_Given task_:
Extract all data as written.

_Data lines_:
== == ==

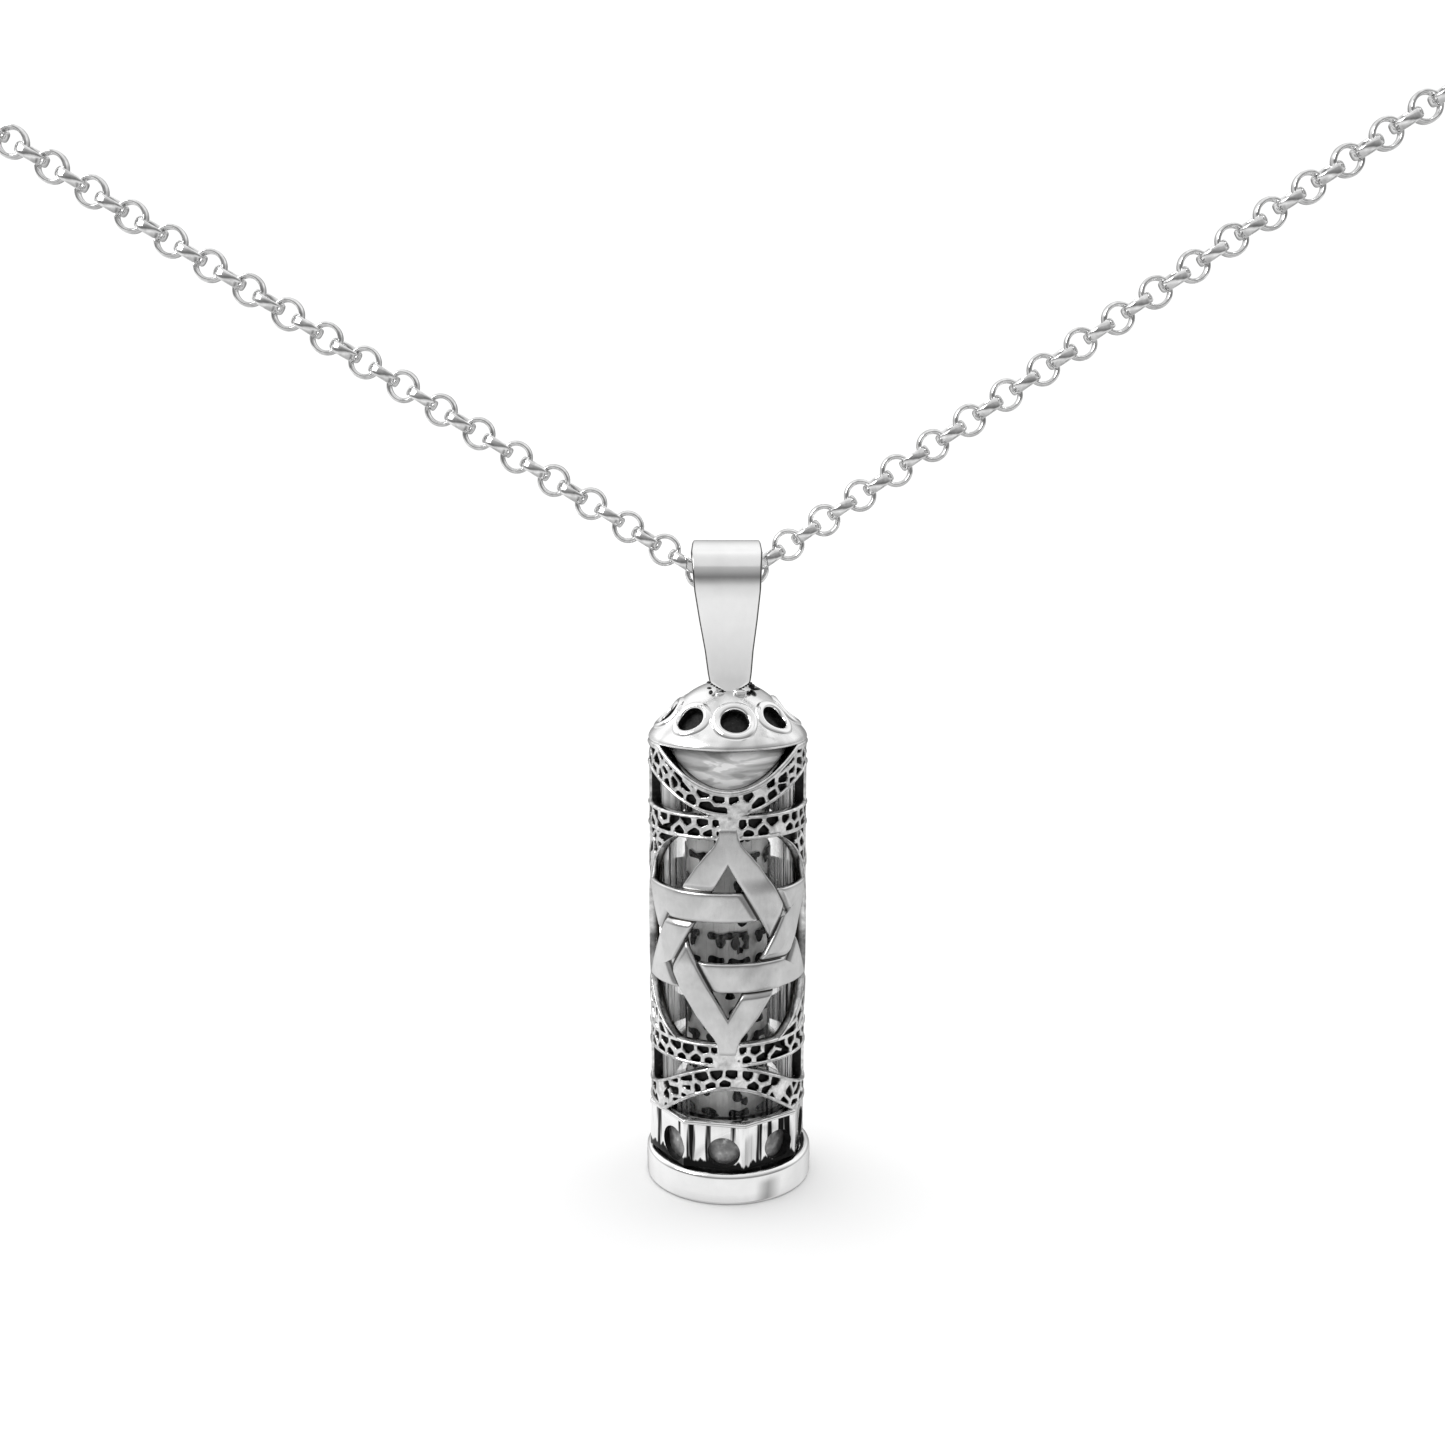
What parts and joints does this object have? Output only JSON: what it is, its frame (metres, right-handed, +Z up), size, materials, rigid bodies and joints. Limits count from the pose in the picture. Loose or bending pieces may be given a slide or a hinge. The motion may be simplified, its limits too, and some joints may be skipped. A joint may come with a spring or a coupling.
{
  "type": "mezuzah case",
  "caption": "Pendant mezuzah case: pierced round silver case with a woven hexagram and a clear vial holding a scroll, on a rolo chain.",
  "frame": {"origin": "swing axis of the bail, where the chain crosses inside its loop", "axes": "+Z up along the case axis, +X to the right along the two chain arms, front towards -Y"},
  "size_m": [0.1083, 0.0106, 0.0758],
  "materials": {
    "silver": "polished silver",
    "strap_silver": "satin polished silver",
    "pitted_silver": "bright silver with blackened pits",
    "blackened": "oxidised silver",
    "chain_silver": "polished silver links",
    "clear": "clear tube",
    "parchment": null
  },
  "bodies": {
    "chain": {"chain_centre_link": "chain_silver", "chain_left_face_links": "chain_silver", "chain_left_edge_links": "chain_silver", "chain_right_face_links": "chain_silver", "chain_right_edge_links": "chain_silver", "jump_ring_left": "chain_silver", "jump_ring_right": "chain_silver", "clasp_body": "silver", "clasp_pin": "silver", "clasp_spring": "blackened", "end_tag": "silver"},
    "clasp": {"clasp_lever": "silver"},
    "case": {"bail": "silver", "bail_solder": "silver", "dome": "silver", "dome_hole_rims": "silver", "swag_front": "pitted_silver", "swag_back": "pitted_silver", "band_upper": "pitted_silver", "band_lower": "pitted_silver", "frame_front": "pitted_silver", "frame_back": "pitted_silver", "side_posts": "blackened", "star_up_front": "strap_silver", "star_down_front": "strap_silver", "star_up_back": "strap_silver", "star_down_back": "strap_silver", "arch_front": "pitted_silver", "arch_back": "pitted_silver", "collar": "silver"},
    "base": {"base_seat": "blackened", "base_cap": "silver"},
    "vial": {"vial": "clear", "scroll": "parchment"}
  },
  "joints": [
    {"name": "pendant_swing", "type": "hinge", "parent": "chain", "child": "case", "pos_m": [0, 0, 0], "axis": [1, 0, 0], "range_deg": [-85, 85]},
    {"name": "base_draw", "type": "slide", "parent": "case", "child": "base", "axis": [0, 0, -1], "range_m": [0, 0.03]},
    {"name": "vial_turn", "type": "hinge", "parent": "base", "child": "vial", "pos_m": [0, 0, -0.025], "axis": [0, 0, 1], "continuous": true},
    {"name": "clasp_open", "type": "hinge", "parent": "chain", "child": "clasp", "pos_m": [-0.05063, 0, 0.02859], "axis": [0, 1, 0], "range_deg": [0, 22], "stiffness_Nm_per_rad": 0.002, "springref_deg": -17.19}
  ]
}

== == ==

_The reply_:
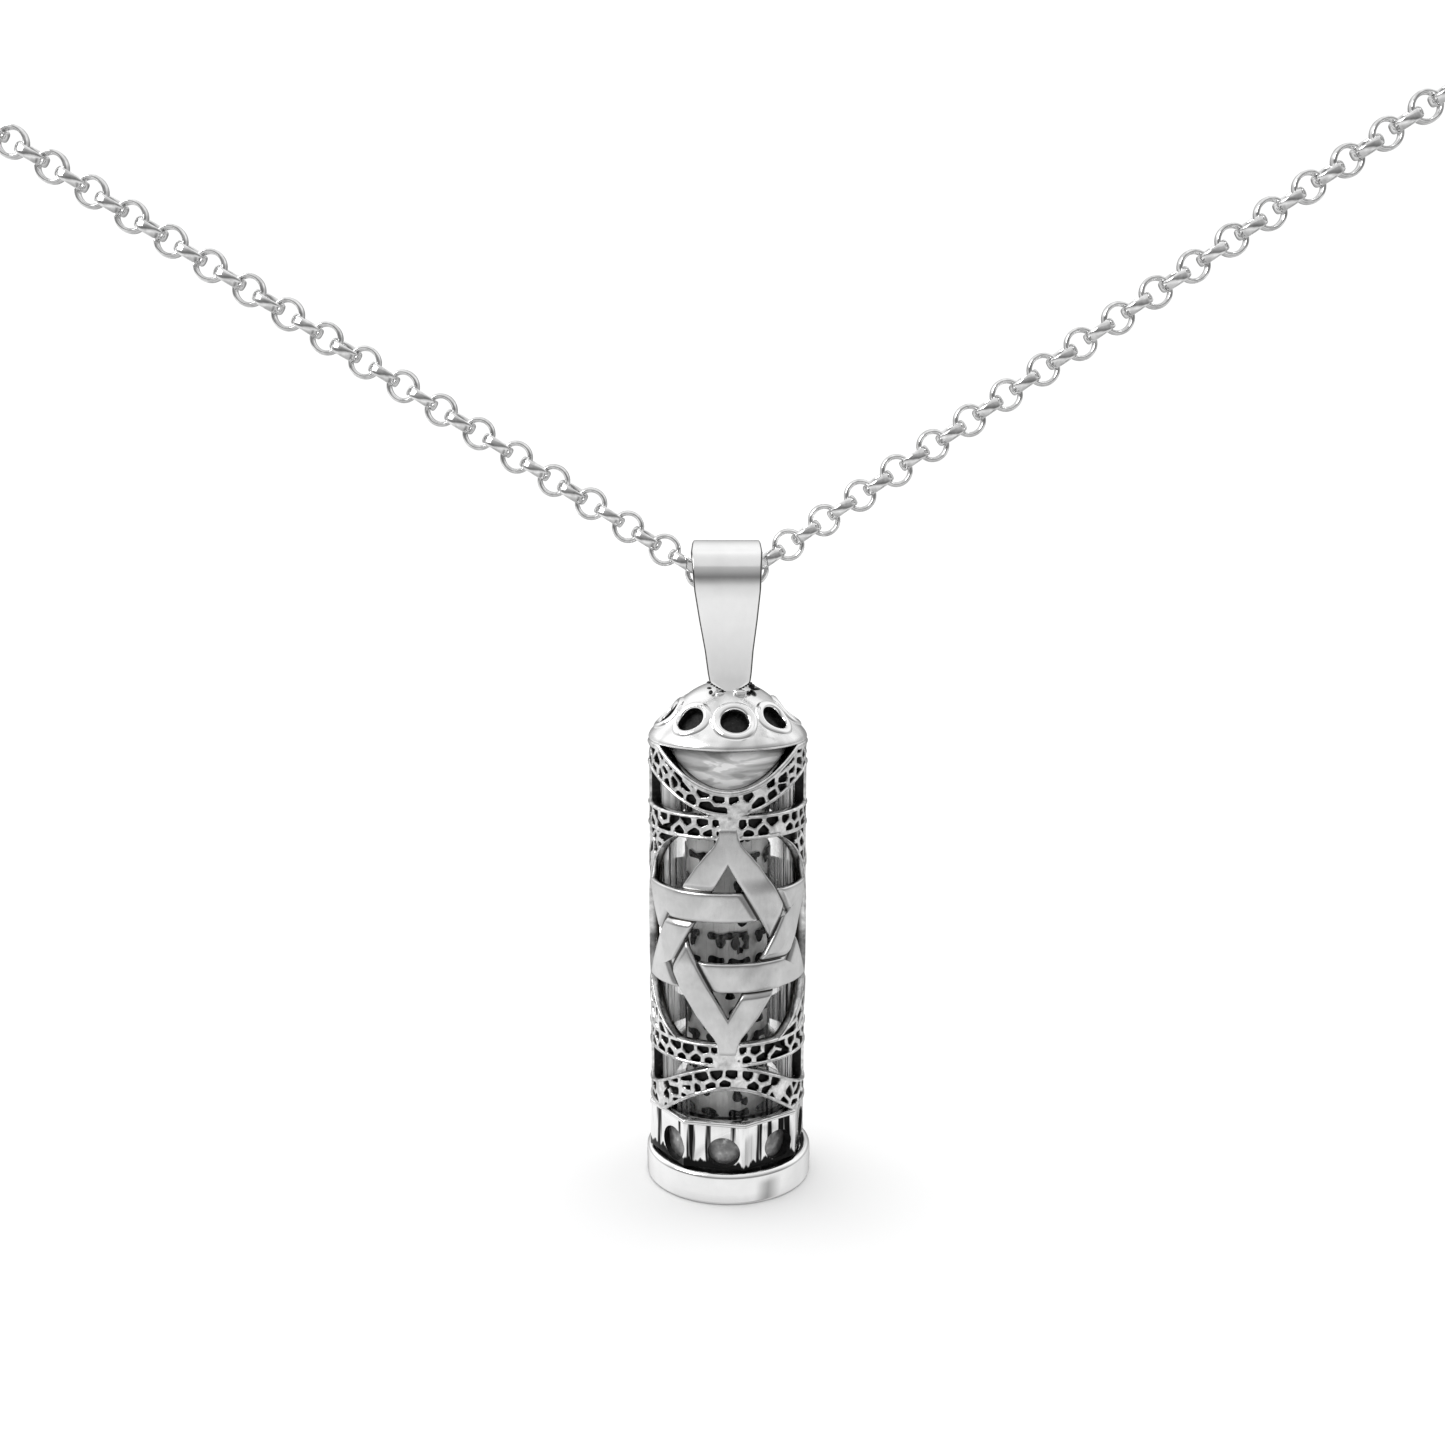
What parts and joints does this object have? Output only JSON: what it is, its frame (metres, right-handed, +Z up), size, materials, rigid bodies and joints. Limits count from the pose in the picture. Loose or bending pieces may be given a slide or a hinge. The motion may be simplified, its limits too, and some joints may be skipped. A joint may come with a spring or a coupling.
{
  "type": "mezuzah case",
  "caption": "Pendant mezuzah case: pierced round silver case with a woven hexagram and a clear vial holding a scroll, on a rolo chain.",
  "frame": {"origin": "swing axis of the bail, where the chain crosses inside its loop", "axes": "+Z up along the case axis, +X to the right along the two chain arms, front towards -Y"},
  "size_m": [0.1083, 0.0106, 0.0758],
  "materials": {
    "silver": "polished silver",
    "strap_silver": "satin polished silver",
    "pitted_silver": "bright silver with blackened pits",
    "blackened": "oxidised silver",
    "chain_silver": "polished silver links",
    "clear": "clear tube",
    "parchment": null
  },
  "bodies": {
    "chain": {"chain_centre_link": "chain_silver", "chain_left_face_links": "chain_silver", "chain_left_edge_links": "chain_silver", "chain_right_face_links": "chain_silver", "chain_right_edge_links": "chain_silver", "jump_ring_left": "chain_silver", "jump_ring_right": "chain_silver", "clasp_body": "silver", "clasp_pin": "silver", "clasp_spring": "blackened", "end_tag": "silver"},
    "clasp": {"clasp_lever": "silver"},
    "case": {"bail": "silver", "bail_solder": "silver", "dome": "silver", "dome_hole_rims": "silver", "swag_front": "pitted_silver", "swag_back": "pitted_silver", "band_upper": "pitted_silver", "band_lower": "pitted_silver", "frame_front": "pitted_silver", "frame_back": "pitted_silver", "side_posts": "blackened", "star_up_front": "strap_silver", "star_down_front": "strap_silver", "star_up_back": "strap_silver", "star_down_back": "strap_silver", "arch_front": "pitted_silver", "arch_back": "pitted_silver", "collar": "silver"},
    "base": {"base_seat": "blackened", "base_cap": "silver"},
    "vial": {"vial": "clear", "scroll": "parchment"}
  },
  "joints": [
    {"name": "pendant_swing", "type": "hinge", "parent": "chain", "child": "case", "pos_m": [0, 0, 0], "axis": [1, 0, 0], "range_deg": [-85, 85]},
    {"name": "base_draw", "type": "slide", "parent": "case", "child": "base", "axis": [0, 0, -1], "range_m": [0, 0.03]},
    {"name": "vial_turn", "type": "hinge", "parent": "base", "child": "vial", "pos_m": [0, 0, -0.025], "axis": [0, 0, 1], "continuous": true},
    {"name": "clasp_open", "type": "hinge", "parent": "chain", "child": "clasp", "pos_m": [-0.05063, 0, 0.02859], "axis": [0, 1, 0], "range_deg": [0, 22], "stiffness_Nm_per_rad": 0.002, "springref_deg": -17.19}
  ]
}